» WHAT IS EXPECTED: Write out the data below in full. Keep it exact.

» MATERIAL:
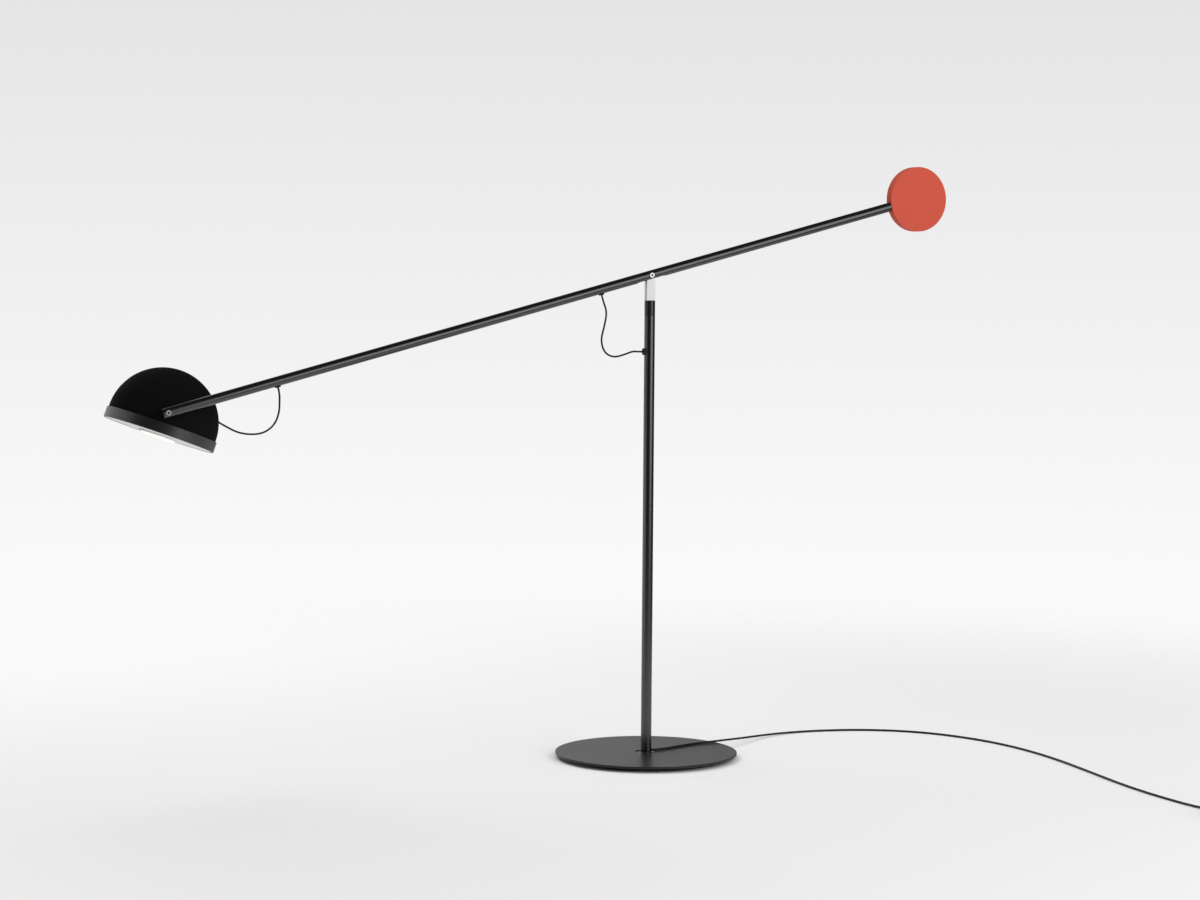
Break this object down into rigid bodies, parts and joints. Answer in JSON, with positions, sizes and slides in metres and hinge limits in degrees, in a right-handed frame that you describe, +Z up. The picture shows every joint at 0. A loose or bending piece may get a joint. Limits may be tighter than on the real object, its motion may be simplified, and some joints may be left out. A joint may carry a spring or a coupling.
{
  "type": "counterweight balance desk lamp",
  "caption": "Desk lamp: a thin arm tilts on a plain stem, with a red disc counterweight at one end and a black hemispherical LED shade at the other, on a thin round base, with its flex.",
  "frame": {"origin": "centre of the base's underside, which is also the stem's axis", "axes": "+Z up; the balance arm lies in the plane Y = 0 with its red counterweight towards +X and its shade towards -X; the shade hangs behind the arm, on the +Y side"},
  "size_m": [1.2967, 0.8799, 0.787],
  "materials": {
    "satin_black_steel": "satin black powder coat",
    "satin_black_aluminium": "satin black coat",
    "matte_black_dome": "very matte black coat",
    "red_paint": "satin orange-red paint",
    "bright_steel": "turned, lightly brushed",
    "swivel_metal": "milled flats, black blued post",
    "bare_aluminium": "stamped",
    "black_rubber": "moulded, matte",
    "pad_rubber": "plain, matte",
    "dark_nylon": "moulded",
    "white_reflector": "white, matte",
    "clear_lens": "clear",
    "emitter_yellow": "phosphor",
    "circuit_board": "white solder mask",
    "cord_sheath": "smooth black sheath",
    "switch_plastic": "fine-grained black plastic",
    "rocker_plastic": "smooth black plastic",
    "adapter_plastic": "fine-grained black plastic",
    "brass": "stamped"
  },
  "bodies": {
    "stand": {"base_plate": "satin_black_steel", "base_weight": "satin_black_steel", "base_pad": "pad_rubber", "foot_insert": "bright_steel", "plate_screws": "bright_steel", "stem_bolt": "bright_steel", "stem_tube": "satin_black_steel", "stem_foot": "bright_steel", "foot_grommet": "black_rubber", "stem_grommet": "black_rubber", "stem_cable": "cord_sheath", "swivel_bush": "dark_nylon", "seam_washer": "dark_nylon", "cord_flex": "cord_sheath", "switch_base": "switch_plastic", "switch_cover": "switch_plastic", "switch_block": "brass", "switch_reliefs": "cord_sheath", "cord_coil": "cord_sheath", "coil_tie": "dark_nylon", "adapter_base": "adapter_plastic", "adapter_cover": "adapter_plastic", "adapter_board": "circuit_board", "adapter_pins": "bright_steel", "adapter_relief": "cord_sheath"},
    "head": {"swivel_head": "swivel_metal", "retaining_clip": "bright_steel", "jumper_stem_arm": "cord_sheath"},
    "arm": {"arm_tube": "satin_black_aluminium", "friction_pads": "dark_nylon", "pivot_screw": "bright_steel", "spring_washer": "bright_steel", "pivot_nut": "bright_steel", "hinge_washer": "dark_nylon", "end_plug": "satin_black_aluminium", "tail_stud": "bright_steel", "arm_grommets": "black_rubber", "arm_cable": "cord_sheath", "counterweight_disc": "red_paint", "grub_screw": "bright_steel", "jumper_arm_shade": "cord_sheath"},
    "shade": {"dome": "matte_black_dome", "rim_ring": "satin_black_aluminium", "hinge_boss": "satin_black_aluminium", "hinge_pad": "black_rubber", "hinge_nut": "bright_steel", "hinge_screw": "bright_steel", "led_carrier": "bare_aluminium", "heat_sink": "bare_aluminium", "led_board": "circuit_board", "led_emitter": "emitter_yellow", "lens_holder": "white_reflector", "lens": "clear_lens", "reflector": "white_reflector", "driver_board": "circuit_board", "dome_grommet": "black_rubber", "dome_cable": "cord_sheath", "carrier_screws": "bright_steel"},
    "rocker": {"switch_rocker": "rocker_plastic"}
  },
  "joints": [
    {"name": "swivel", "type": "hinge", "parent": "stand", "child": "head", "pos_m": [0, 0, 0.5825], "axis": [0, 0, 1], "range_deg": [-90, 90], "deforming": ["jumper_stem_arm"]},
    {"name": "arm_tilt", "type": "hinge", "parent": "head", "child": "arm", "pos_m": [0, 0, 0.636], "axis": [0, 1, 0], "range_deg": [-35, 28], "deforming": ["jumper_stem_arm"]},
    {"name": "shade_tilt", "type": "hinge", "parent": "arm", "child": "shade", "pos_m": [-0.64874, 0, 0.4646], "axis": [0, 1, 0], "range_deg": [-60, 30], "deforming": ["jumper_arm_shade"]},
    {"name": "rocker_swing", "type": "hinge", "parent": "stand", "child": "rocker", "pos_m": [0.46, -0.642, 0.009], "axis": [1, 0, 0], "range_deg": [0, 12]}
  ]
}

» RESPONSE TO THIS EXERCISE:
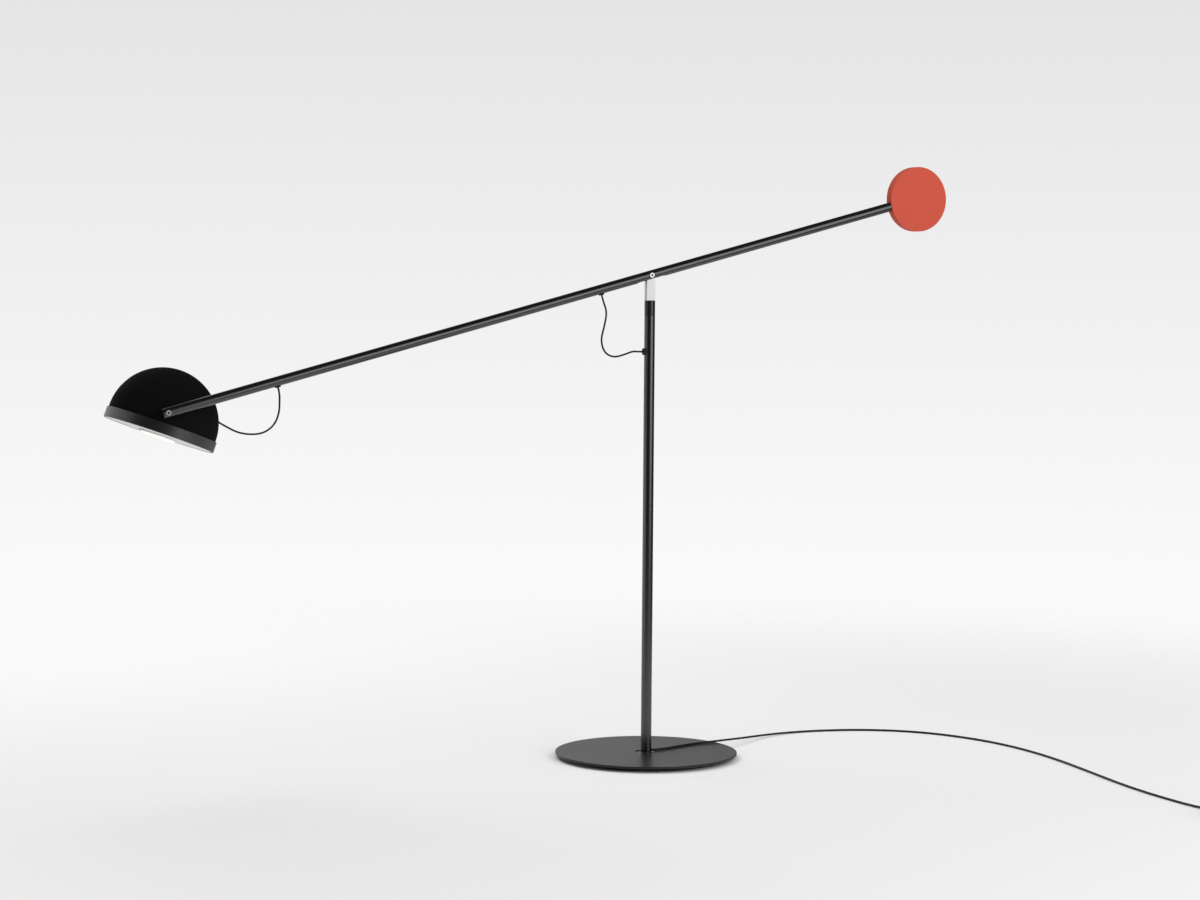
Break this object down into rigid bodies, parts and joints. Answer in JSON, with positions, sizes and slides in metres and hinge limits in degrees, in a right-handed frame that you describe, +Z up. The picture shows every joint at 0. A loose or bending piece may get a joint. Limits may be tighter than on the real object, its motion may be simplified, and some joints may be left out. A joint may carry a spring or a coupling.
{
  "type": "counterweight balance desk lamp",
  "caption": "Desk lamp: a thin arm tilts on a plain stem, with a red disc counterweight at one end and a black hemispherical LED shade at the other, on a thin round base, with its flex.",
  "frame": {"origin": "centre of the base's underside, which is also the stem's axis", "axes": "+Z up; the balance arm lies in the plane Y = 0 with its red counterweight towards +X and its shade towards -X; the shade hangs behind the arm, on the +Y side"},
  "size_m": [1.2967, 0.8799, 0.787],
  "materials": {
    "satin_black_steel": "satin black powder coat",
    "satin_black_aluminium": "satin black coat",
    "matte_black_dome": "very matte black coat",
    "red_paint": "satin orange-red paint",
    "bright_steel": "turned, lightly brushed",
    "swivel_metal": "milled flats, black blued post",
    "bare_aluminium": "stamped",
    "black_rubber": "moulded, matte",
    "pad_rubber": "plain, matte",
    "dark_nylon": "moulded",
    "white_reflector": "white, matte",
    "clear_lens": "clear",
    "emitter_yellow": "phosphor",
    "circuit_board": "white solder mask",
    "cord_sheath": "smooth black sheath",
    "switch_plastic": "fine-grained black plastic",
    "rocker_plastic": "smooth black plastic",
    "adapter_plastic": "fine-grained black plastic",
    "brass": "stamped"
  },
  "bodies": {
    "stand": {"base_plate": "satin_black_steel", "base_weight": "satin_black_steel", "base_pad": "pad_rubber", "foot_insert": "bright_steel", "plate_screws": "bright_steel", "stem_bolt": "bright_steel", "stem_tube": "satin_black_steel", "stem_foot": "bright_steel", "foot_grommet": "black_rubber", "stem_grommet": "black_rubber", "stem_cable": "cord_sheath", "swivel_bush": "dark_nylon", "seam_washer": "dark_nylon", "cord_flex": "cord_sheath", "switch_base": "switch_plastic", "switch_cover": "switch_plastic", "switch_block": "brass", "switch_reliefs": "cord_sheath", "cord_coil": "cord_sheath", "coil_tie": "dark_nylon", "adapter_base": "adapter_plastic", "adapter_cover": "adapter_plastic", "adapter_board": "circuit_board", "adapter_pins": "bright_steel", "adapter_relief": "cord_sheath"},
    "head": {"swivel_head": "swivel_metal", "retaining_clip": "bright_steel", "jumper_stem_arm": "cord_sheath"},
    "arm": {"arm_tube": "satin_black_aluminium", "friction_pads": "dark_nylon", "pivot_screw": "bright_steel", "spring_washer": "bright_steel", "pivot_nut": "bright_steel", "hinge_washer": "dark_nylon", "end_plug": "satin_black_aluminium", "tail_stud": "bright_steel", "arm_grommets": "black_rubber", "arm_cable": "cord_sheath", "counterweight_disc": "red_paint", "grub_screw": "bright_steel", "jumper_arm_shade": "cord_sheath"},
    "shade": {"dome": "matte_black_dome", "rim_ring": "satin_black_aluminium", "hinge_boss": "satin_black_aluminium", "hinge_pad": "black_rubber", "hinge_nut": "bright_steel", "hinge_screw": "bright_steel", "led_carrier": "bare_aluminium", "heat_sink": "bare_aluminium", "led_board": "circuit_board", "led_emitter": "emitter_yellow", "lens_holder": "white_reflector", "lens": "clear_lens", "reflector": "white_reflector", "driver_board": "circuit_board", "dome_grommet": "black_rubber", "dome_cable": "cord_sheath", "carrier_screws": "bright_steel"},
    "rocker": {"switch_rocker": "rocker_plastic"}
  },
  "joints": [
    {"name": "swivel", "type": "hinge", "parent": "stand", "child": "head", "pos_m": [0, 0, 0.5825], "axis": [0, 0, 1], "range_deg": [-90, 90], "deforming": ["jumper_stem_arm"]},
    {"name": "arm_tilt", "type": "hinge", "parent": "head", "child": "arm", "pos_m": [0, 0, 0.636], "axis": [0, 1, 0], "range_deg": [-35, 28], "deforming": ["jumper_stem_arm"]},
    {"name": "shade_tilt", "type": "hinge", "parent": "arm", "child": "shade", "pos_m": [-0.64874, 0, 0.4646], "axis": [0, 1, 0], "range_deg": [-60, 30], "deforming": ["jumper_arm_shade"]},
    {"name": "rocker_swing", "type": "hinge", "parent": "stand", "child": "rocker", "pos_m": [0.46, -0.642, 0.009], "axis": [1, 0, 0], "range_deg": [0, 12]}
  ]
}